To achieve a minimal dissolved oxygen concentration entering the aerator rotor, the aerator must be capable of rapidly moving the highly oxygenated liquid away from the rotor’s immediate area of influence to allow minimally oxygenated liquid to be drawn into the aerator. Horizontal rotor aerators, by design, have a significantly greater liquid displacement capability due to the surface area of the rotor actively involving the bulk liquid.  Because of this, the horizontal rotor aerator, both fixed-platform and floating platform configurations, are capable of displacing between 3 and 10 times the liquid of other types of conventional mechanical surface aeration.

The most significant advantage of the horizontal rotor over other types of mechanical surface aeration equipment is the horizontal rotor’s discharge profile. Unlike the splasher-type aeration equipment, with its primarily vertical mixing profile, or the aspirator-type aeration equipment, with its significant vertical mixing component, the horizontal rotor aeration equipment discharges primarily parallel with the pond surface, with only minor vertical mixing in the immediate vicinity of the aerator unit.  When coupled with the greater discharge capacity, the floating platform horizontal rotor aerator is able to establish and maintain a highly oxygenated surface layer within a basin, while allowing the depths of the basin to remain a relatively quiescent and oxygen limited environment. The depth of active mixing is managed by the horizontal rotor aeration horsepower applied to a specific basin volume.

Conventional rules-of-thumb suggest an applied mixing energy of 8 HP of conventional mechanical surface aeration equipment per million gallons of basin volume is needed to achieve a hydraulic regime considered to be partially mixed. However, the lack of a significant vertical mixing component and a displacement rate of 3 to 10 times that of other equipment allows horizontal rotor aeration equipment to achieve partially mixed conditions with the application of 4 HP of aeration equipment per million gallons of basin volume.

The horizontal rotor aerator’s discharge profile does not limit its applicability to surface aeration and mixing processes typical of partially mixed aerated lagoons. Indeed, horizontal rotor aerators are capable of establishing and maintaining well-mixed conditions typical of activated sludge treatment processes, aerobic digestion processes, influent equalization basins, etc., as demonstrated by their widespread use in oxidation ditch-type extended aeration activated sludge processes. Well-mixed conditions are achieved through intentional constriction of the aerator’s discharge profile, either through physical constriction such as a reactor wall or a “hydraulic” constriction such as the proximity of adjacent aeration equipment.  The aerator’s rotor design dictates a relatively constant discharge rate for a given blade submergence.  Instead of allowing the discharge energy to extend over a large area at a limited depth, as desired in surface aeration and mixing applications, the constrictions drive the mixing energy to a greater depth within the aerator’s area of influence.   Thus, for a constrained horizontal rotor aerator, feed water for the rotor is drawn from below the rotor rather than from the surface perpendicular to the direction of discharge.

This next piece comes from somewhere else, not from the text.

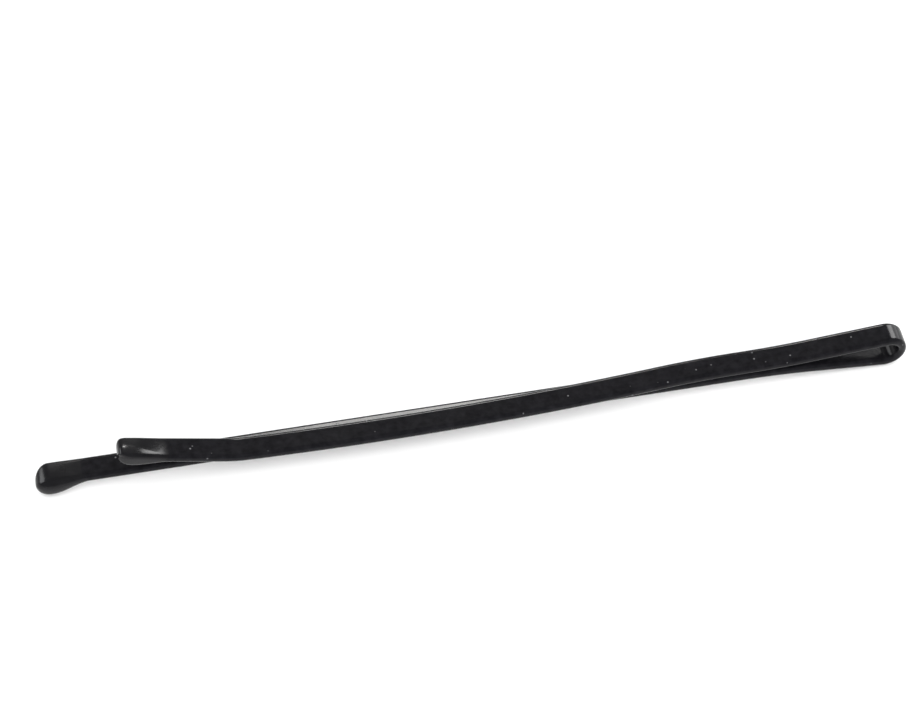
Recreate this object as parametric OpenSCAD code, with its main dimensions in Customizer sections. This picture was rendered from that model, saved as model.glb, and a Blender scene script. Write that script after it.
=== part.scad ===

Using conventional mechanical surface aeration equipment, applied mixing energies between 75 and 200 HP per million gallons of basin volume are necessary to achieve “well-mixed” hydraulic conditions within a reactor.  In contrast, applied mixing energies between 30 and 100 HP per million gallons of basin volume are capable of achieving “well-mixed” conditions when using horizontal rotor aeration equipment.

The level of applied mixing energy is generally expressed in the arbitrary terms of horsepower per unit volume. However, this approach negates the mixing performance of the selected equipment. A more reasonable approach, which considers equipment mixing performance in determining the appropriate size of the aeration system to be used, is the concept of turnover time. Turnover time is the theoretical length of time necessary to circulate a unit volume from the aeration equipment, through the reactor volume, and returning to the aeration equipment. In general, a basin is considered well mixed when the total volume passes through the aeration equipment at least six times each hour (i.e. a turnover time of 10 minutes or less).  Because of the significantly greater discharge rate of the horizontal rotor aerator, at least 3 times that of high-speed “splasher-type” aerators and more than 10 times that of aspirator-type aerators, the desired degree of mixing within a reactor may be achieved with significantly less energy input.